[WHAT YOU ARE ASKED TO DO]: Tell how many lines have the string "True" in them, and write nothing besides the number.

## start PROVIDED RECORDS

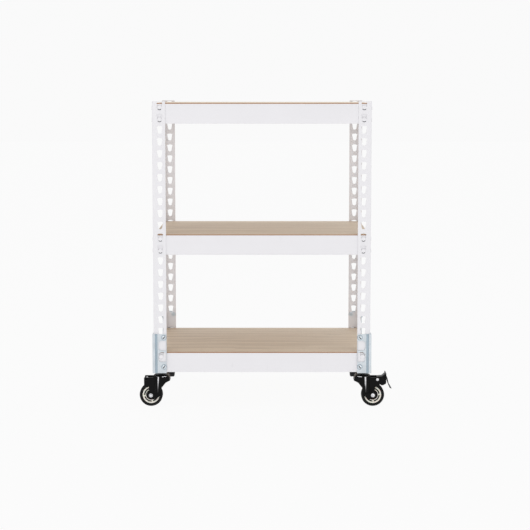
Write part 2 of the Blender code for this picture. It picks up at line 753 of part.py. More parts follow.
def main():
    for item in list(bpy.data.objects):
        bpy.data.objects.remove(item)
    finish = {
        "white": painted("white_powder_coat", (0.83, 0.82, 0.84), 0.42, 0.0),
        "wood": painted("light_oak_laminate", (0.56, 0.42, 0.29), 0.50, 0.0),
        "zinc": painted("zinc_plate", (0.66, 0.70, 0.74), 0.34, 1.0),
        "black": painted("black_enamel", (0.012, 0.012, 0.013), 0.30, 0.0),
        "chrome": painted("bright_steel", (0.74, 0.74, 0.76), 0.18, 1.0),
        "cream": painted("cream_nylon", (0.84, 0.82, 0.76), 0.38, 0.0),
        "rubber": painted("black_rubber", (0.016, 0.016, 0.017), 0.70, 0.0),
    }
    cart = pivot("trolley", None)
    add_frame(cart, finish)
    add_casters(cart, finish)
    centre_footprint(cart)


main()
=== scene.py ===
import math

import bmesh
import bpy
from mathutils import Matrix, Vector


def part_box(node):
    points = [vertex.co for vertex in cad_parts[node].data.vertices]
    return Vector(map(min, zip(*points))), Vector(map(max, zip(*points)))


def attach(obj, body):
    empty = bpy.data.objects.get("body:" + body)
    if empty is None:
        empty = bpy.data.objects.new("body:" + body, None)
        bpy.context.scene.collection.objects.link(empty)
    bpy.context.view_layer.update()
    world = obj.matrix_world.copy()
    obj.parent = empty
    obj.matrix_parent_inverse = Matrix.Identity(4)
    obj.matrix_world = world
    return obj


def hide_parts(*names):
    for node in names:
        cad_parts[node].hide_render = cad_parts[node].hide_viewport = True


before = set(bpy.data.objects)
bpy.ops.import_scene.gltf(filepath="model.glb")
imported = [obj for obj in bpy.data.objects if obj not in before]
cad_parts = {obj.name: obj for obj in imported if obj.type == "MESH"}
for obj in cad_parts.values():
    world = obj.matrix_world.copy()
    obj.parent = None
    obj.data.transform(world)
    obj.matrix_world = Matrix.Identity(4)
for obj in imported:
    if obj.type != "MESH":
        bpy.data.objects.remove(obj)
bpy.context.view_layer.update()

MM = 0.001

# ------------------------------------------------------------------ sizes shared with the solids, in metres
POST_SHEET = 1.8 * MM
SLOT_PITCH = 32.8 * MM
SLOT_HEIGHT = 21 * MM
SLOT_WIDTH = 16 * MM
SLOT_NECK = 10.5 * MM
SLOT_FROM_CORNER = 20.5 * MM
SLOT_RISE = 43.7 * MM
SLOT_COUNT = 22
CROWN_FLATNESS = 0.40
UNPUNCHED_SLOT = 1
BEAM_HEIGHT = 54 * MM
BEAM_SHEET = 1.5 * MM
WEB_FACE = 2.1 * MM
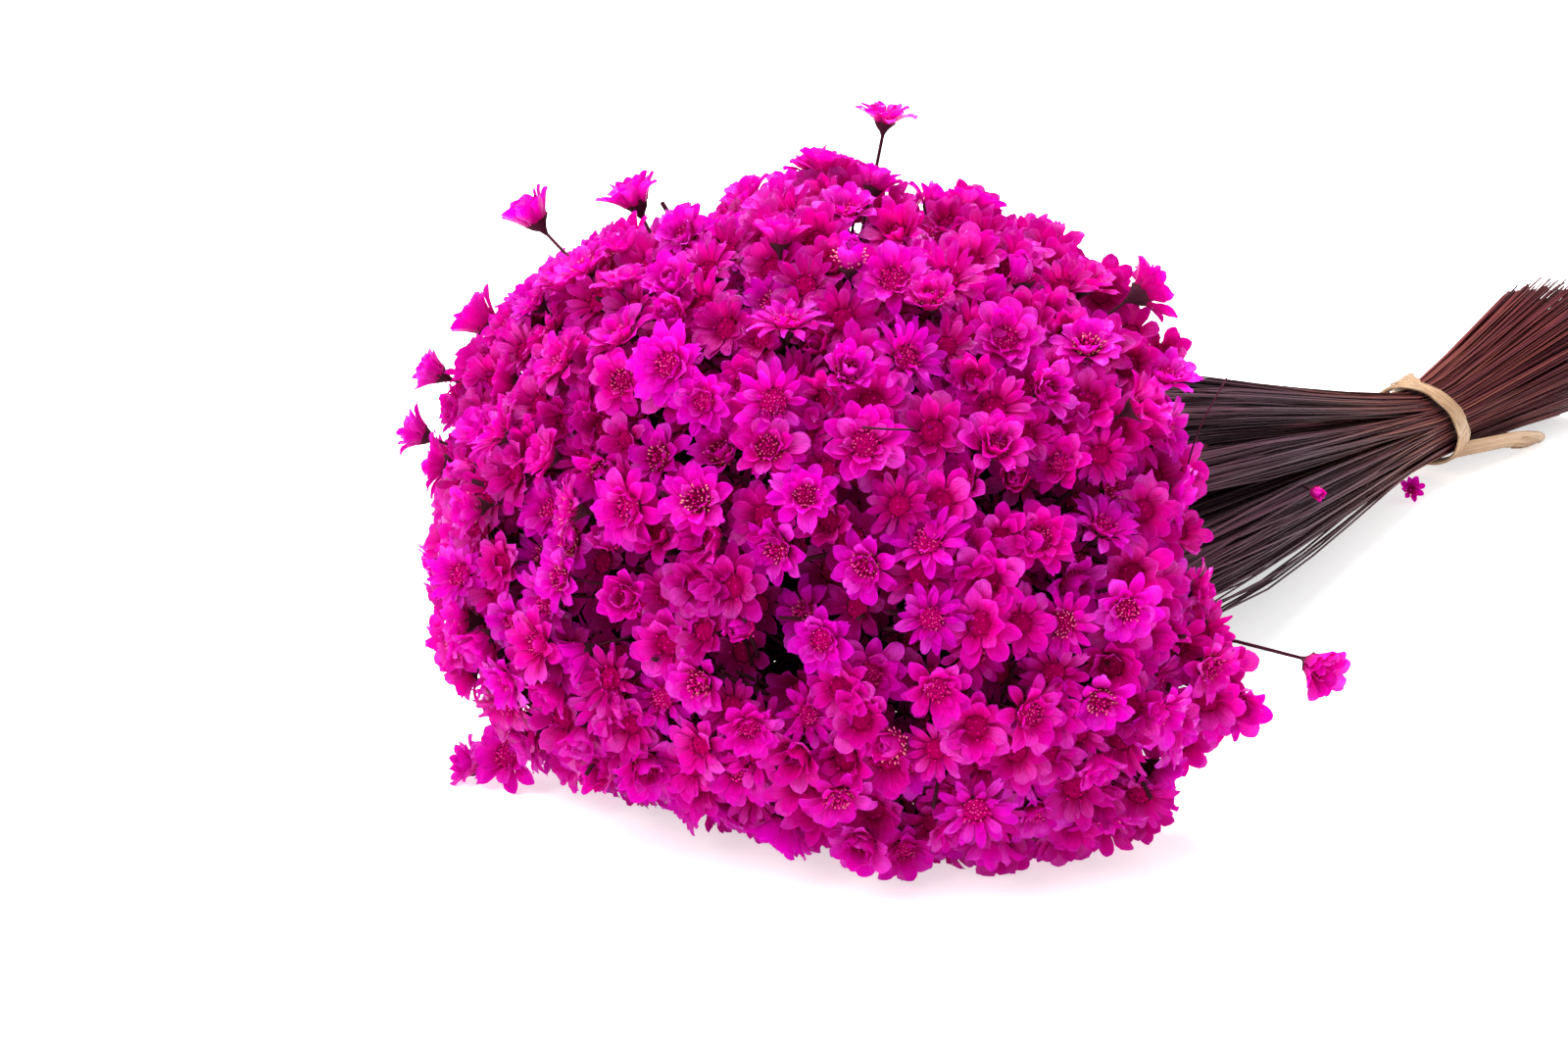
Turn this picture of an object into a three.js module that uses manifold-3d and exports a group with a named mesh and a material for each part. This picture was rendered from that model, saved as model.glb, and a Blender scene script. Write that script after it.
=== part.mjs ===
// A lying, tied bunch of dried glixia: small dyed star flowers on long thin stems.
// Millimetres, +Z up. The stems run along +Y, from the flower heads to the cut ends.
import * as THREE from "three";
import Module from "manifold-3d";

const wasm = await Module();
wasm.setup();

// Places are measured from the tie: it is the origin until the whole bunch is centred at the end.
const TIE_HEIGHT = 13.8; // the middle of the bundle at the tie, above the surface
const HEAD_DISTANCE = 270; // from the tie to the middle of the mass of flowers
const HEAD_HEIGHT = 36; // the middle of that mass, above the surface
const HEAD_ASIDE = 3; // how far that mass has flopped to one side

// The mass of flowers is a dome round its middle, flattened where it lies on the surface.
const DOME_WIDE = 74; // half its width
const DOME_FORWARD = 60;
const DOME_UP = 71;
const DOME_DOWN = 42;
const DOME_ANGLE = THREE.MathUtils.degToRad(112); // how far round the flowers go, from the front
const LOWEST_BLOOM = 3.4; // no flower's middle is lower than this
const DEEPEST_BLOOM = 13; // how far under the dome's surface the inner flowers sit

// One flower: a ring of petals, an inner cup, a raised disc and a cone of bracts under it.
const BLOOM_RADIUS = 6.4;
const BLOOM_SMALLEST = 0.82; // as a share of BLOOM_RADIUS
const BLOOM_LARGEST = 1.08;
const OUTER_PETALS = 6;
const INNER_PETALS = 4; // on the flowers that sit deeper than DEEP_FROM
const DEEP_FROM = 4;
const CLOSED_SHARE = 0.12; // of the flowers, which are nearly closed
const CLOSED_OPENING = 0.35;
const LEAST_OPENING = 0.8; // of the others

// How far out and how far up the points of a flower's skin stand, as shares of its radius: the first
// number is for a closed flower, the second for one that is fully open.
const PETAL_TIP = { out: [0.6, 1], up: [0.7, 0.06] };
const PETAL_NOTCH = { out: [0.5, 0.66], up: [0.4, 0.08] };
const CUP_TIP = { out: [0.46, 0.46], up: [0.5, 0.32] };
const CUP_NOTCH = { out: [0.34, 0.34], up: [0.2, 0.2] };
const DISC_UP = 0.2;
const BRACTS_OUT = 0.24;
const BRACTS_DOWN = 0.4;

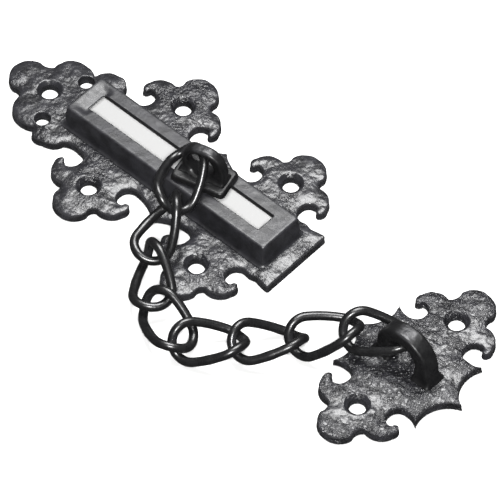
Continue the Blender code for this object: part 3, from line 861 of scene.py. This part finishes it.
def linkRub(first, last, part):
    # the insides of both ends, where the next link bears
    def wearAndHighlight(points):
        near = [np.linalg.norm(points - end, axis=1) for end in (first, last)]
        return np.exp(-(np.clip(np.minimum(*near) - part["rubReach"], 0, None) / part["rubFade"]) ** 2)
    return wearAndHighlight


for i, roll in enumerate(chain["rolls"]):
    node = f"link_{i + 1:02d}"
    first, last = (np.array(chain["crossings"][k]) for k in (i, i + 1))
    link = makePiece(f"link{i + 1:02d}", [linkShell(first, last, roll, chain)], linkRub(first, last, chain))
    settle(link, node, linkPaint)
print("chain linked")

# a sheet of white paper under the object, a lamp behind it and one beside the camera
studio = {
    "floorSize": 6.0, "floorTone": (0.86, 0.86, 0.855), "worldTone": (1.0, 1.0, 1.0), "worldPower": 0.075,
    "key": {"aim": (0.081, 0.004, 0.0), "azimuth": 222.0, "elevation": 67.5, "distance": 0.7, "size": 0.36,
            "radiance": 17.0},
    "fill": {"aim": (0.0, 0.0, 0.0), "azimuth": cameraSetup["azimuth"], "elevation": 53.0, "distance": 2.4,
             "size": 0.3, "radiance": 256.0},
}


def softBox(name, look):
    # a square lamp that faces the middle of the object; its power gives the radiance asked for
    data = bpy.data.lights.new(name, "AREA")
    data.shape = "SQUARE"
    data.size = look["size"]
    data.energy = look["radiance"] * math.pi * look["size"] ** 2
    lamp = bpy.data.objects.new(name, data)
    direction = sight(look)
    lamp.location = Vector(look["aim"]) + direction * look["distance"]
    lamp.rotation_mode = "QUATERNION"
    lamp.rotation_quaternion = direction.to_track_quat("Z", "Y")
    bpy.context.scene.collection.objects.link(lamp)


half = studio["floorSize"] / 2
floorMesh = bpy.data.meshes.new("floor")
corners = [(-half, -half, 0), (half, -half, 0), (half, half, 0), (-half, half, 0)]
floorMesh.from_pydata(corners, [], [(0, 1, 2, 3)])
floor = bpy.data.objects.new("floor", floorMesh)
bpy.context.scene.collection.objects.link(floor)
floorPaint = Paint("floorPaper")
floorMesh.materials.append(floorPaint.finish({"Base Color": (*studio["floorTone"], 1), "Roughness": 0.85,
                                              "Specular IOR Level": 0.1}))
# the black sides don't mirror the paper, as if dark cards stood round the object
floor.visible_glossy = False
softBox("keyLight", studio["key"])
softBox("fillLight", studio["fill"])
world = bpy.data.worlds.new("studio")
world.use_nodes = True
backdrop = world.node_tree.nodes["Background"]
backdrop.inputs["Color"].default_value = (*studio["worldTone"], 1)
backdrop.inputs["Strength"].default_value = studio["worldPower"]
bpy.context.scene.world = world
bpy.context.scene.view_settings.view_transform = "Standard"
print("floor and lights set")
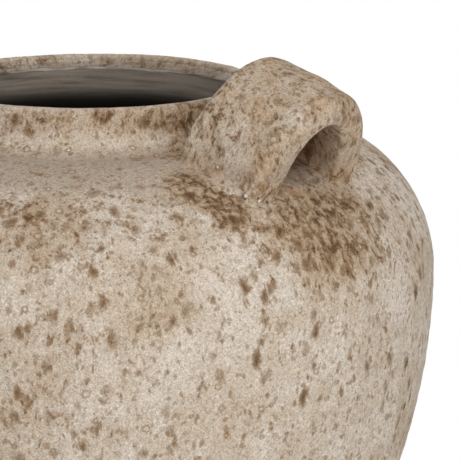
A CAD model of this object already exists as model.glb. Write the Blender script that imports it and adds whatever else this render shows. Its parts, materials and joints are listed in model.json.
"""Looks of a wide-mouthed stoneware storage jar with two strap handles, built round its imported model.

Metres, in the frame of the model: the ground is z = 0, the jar's axis is Z, and the handles stand
on +X and -X. Patterns in the clay are worked out in millimetres.
"""

import json
import math

import bmesh
import bpy
from bpy.props import FloatProperty, FloatVectorProperty, IntProperty, PointerProperty
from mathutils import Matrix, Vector
from mathutils.bvhtree import BVHTree

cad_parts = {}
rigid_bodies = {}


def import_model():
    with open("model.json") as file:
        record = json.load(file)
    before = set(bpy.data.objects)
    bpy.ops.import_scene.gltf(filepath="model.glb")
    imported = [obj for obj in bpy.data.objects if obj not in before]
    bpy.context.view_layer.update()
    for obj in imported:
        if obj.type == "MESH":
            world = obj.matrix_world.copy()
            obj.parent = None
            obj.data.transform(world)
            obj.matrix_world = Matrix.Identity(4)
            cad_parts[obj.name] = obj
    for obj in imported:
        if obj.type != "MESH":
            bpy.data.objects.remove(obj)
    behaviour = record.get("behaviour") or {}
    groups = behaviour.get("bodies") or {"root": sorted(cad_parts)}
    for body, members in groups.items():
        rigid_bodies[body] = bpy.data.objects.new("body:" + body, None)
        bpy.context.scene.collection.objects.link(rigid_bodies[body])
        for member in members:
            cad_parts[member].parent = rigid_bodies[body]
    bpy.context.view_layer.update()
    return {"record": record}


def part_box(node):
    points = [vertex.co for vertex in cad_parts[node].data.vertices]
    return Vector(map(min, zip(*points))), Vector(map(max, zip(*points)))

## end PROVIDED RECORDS

[RESPONSE]: 2